Entries shown —
• • • • • • •

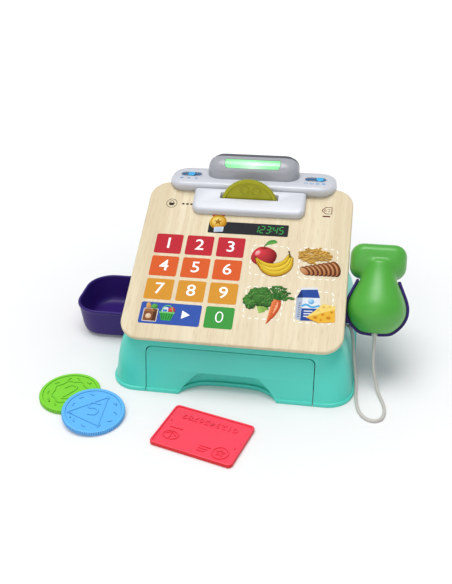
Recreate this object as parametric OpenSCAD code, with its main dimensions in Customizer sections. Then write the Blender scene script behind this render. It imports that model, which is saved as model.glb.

• • • • • • •

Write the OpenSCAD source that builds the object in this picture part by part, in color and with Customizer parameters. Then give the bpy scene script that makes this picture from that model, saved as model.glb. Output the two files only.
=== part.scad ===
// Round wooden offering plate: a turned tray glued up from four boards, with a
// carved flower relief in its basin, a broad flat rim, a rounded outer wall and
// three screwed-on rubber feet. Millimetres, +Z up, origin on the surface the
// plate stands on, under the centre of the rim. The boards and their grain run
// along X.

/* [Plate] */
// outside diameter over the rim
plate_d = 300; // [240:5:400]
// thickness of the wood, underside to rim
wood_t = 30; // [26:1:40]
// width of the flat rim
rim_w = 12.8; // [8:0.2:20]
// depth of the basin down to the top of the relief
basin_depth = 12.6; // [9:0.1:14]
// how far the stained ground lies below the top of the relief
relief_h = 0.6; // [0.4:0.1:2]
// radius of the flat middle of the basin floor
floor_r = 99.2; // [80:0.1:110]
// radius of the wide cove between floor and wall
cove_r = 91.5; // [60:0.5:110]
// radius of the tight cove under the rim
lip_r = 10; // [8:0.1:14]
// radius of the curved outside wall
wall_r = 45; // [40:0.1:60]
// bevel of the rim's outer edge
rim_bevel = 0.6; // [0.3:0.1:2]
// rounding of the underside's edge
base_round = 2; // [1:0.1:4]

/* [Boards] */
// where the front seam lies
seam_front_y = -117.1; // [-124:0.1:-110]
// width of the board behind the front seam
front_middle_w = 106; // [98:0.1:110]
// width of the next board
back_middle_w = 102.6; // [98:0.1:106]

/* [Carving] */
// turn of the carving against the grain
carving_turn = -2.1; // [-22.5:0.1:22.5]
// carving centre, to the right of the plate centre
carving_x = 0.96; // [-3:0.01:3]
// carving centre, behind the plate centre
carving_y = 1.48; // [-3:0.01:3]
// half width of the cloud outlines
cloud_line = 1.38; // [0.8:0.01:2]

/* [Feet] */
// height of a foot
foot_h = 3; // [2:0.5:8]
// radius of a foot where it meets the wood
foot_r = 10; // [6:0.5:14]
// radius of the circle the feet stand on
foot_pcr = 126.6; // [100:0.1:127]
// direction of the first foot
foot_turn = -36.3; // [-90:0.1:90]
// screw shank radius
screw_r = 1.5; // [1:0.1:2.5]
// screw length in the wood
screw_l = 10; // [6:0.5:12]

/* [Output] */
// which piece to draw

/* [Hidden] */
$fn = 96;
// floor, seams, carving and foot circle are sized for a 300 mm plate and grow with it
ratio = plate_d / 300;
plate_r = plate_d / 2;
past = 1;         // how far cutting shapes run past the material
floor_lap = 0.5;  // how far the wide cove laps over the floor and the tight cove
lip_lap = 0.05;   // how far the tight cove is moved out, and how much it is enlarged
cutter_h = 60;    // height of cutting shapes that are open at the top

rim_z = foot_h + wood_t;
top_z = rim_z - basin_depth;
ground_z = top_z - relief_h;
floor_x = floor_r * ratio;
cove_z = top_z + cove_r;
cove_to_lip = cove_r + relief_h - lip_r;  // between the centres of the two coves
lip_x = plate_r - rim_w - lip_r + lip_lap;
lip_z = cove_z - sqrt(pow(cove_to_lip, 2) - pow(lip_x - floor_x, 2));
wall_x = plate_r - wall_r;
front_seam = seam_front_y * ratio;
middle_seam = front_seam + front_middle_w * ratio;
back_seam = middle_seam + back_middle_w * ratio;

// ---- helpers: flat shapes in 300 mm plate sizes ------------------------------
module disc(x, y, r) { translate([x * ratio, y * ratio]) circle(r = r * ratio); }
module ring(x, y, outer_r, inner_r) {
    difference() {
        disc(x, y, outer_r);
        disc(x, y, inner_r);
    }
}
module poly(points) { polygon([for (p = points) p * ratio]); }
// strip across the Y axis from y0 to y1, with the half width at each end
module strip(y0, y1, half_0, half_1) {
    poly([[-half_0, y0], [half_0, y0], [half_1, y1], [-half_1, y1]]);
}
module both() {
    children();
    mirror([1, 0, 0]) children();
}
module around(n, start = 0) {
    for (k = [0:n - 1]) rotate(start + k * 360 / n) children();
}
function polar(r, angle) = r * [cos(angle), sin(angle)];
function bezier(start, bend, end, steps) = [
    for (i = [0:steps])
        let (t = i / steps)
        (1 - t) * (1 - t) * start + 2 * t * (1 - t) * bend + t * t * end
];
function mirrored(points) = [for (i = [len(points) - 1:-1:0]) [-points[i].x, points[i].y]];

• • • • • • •

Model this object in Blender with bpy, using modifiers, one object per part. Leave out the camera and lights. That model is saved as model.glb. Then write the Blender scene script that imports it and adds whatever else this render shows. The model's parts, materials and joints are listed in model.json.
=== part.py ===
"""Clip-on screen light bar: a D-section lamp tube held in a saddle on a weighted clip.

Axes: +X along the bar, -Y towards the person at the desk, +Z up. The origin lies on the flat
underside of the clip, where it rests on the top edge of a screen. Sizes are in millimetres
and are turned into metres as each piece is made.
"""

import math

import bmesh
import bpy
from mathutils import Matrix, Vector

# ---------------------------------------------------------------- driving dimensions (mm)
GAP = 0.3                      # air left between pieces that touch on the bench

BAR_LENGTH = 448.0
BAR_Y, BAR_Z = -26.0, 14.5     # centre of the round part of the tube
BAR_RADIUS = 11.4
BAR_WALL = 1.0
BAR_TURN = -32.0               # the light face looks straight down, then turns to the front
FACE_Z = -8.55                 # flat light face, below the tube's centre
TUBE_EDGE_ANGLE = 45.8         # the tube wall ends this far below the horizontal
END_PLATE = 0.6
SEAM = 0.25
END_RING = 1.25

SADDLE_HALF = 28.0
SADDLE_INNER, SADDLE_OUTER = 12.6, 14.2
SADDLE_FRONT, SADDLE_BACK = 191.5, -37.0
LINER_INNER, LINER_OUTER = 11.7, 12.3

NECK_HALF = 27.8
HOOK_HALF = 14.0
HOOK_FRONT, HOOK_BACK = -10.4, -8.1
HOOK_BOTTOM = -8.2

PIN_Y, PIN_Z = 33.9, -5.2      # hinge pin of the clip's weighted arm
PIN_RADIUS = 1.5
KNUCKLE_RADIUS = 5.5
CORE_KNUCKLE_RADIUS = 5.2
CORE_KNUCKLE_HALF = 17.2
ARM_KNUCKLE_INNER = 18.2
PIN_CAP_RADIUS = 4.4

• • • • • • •

Goal — Exactly the lines from the line with "Model this object" to the line with "on the bench", both included, are to be extracted, and no others.

Solution to this problem —
Model this object in Blender with bpy, using modifiers, one object per part. Leave out the camera and lights. That model is saved as model.glb. Then write the Blender scene script that imports it and adds whatever else this render shows. The model's parts, materials and joints are listed in model.json.
=== part.py ===
"""Clip-on screen light bar: a D-section lamp tube held in a saddle on a weighted clip.

Axes: +X along the bar, -Y towards the person at the desk, +Z up. The origin lies on the flat
underside of the clip, where it rests on the top edge of a screen. Sizes are in millimetres
and are turned into metres as each piece is made.
"""

import math

import bmesh
import bpy
from mathutils import Matrix, Vector

# ---------------------------------------------------------------- driving dimensions (mm)
GAP = 0.3                      # air left between pieces that touch on the bench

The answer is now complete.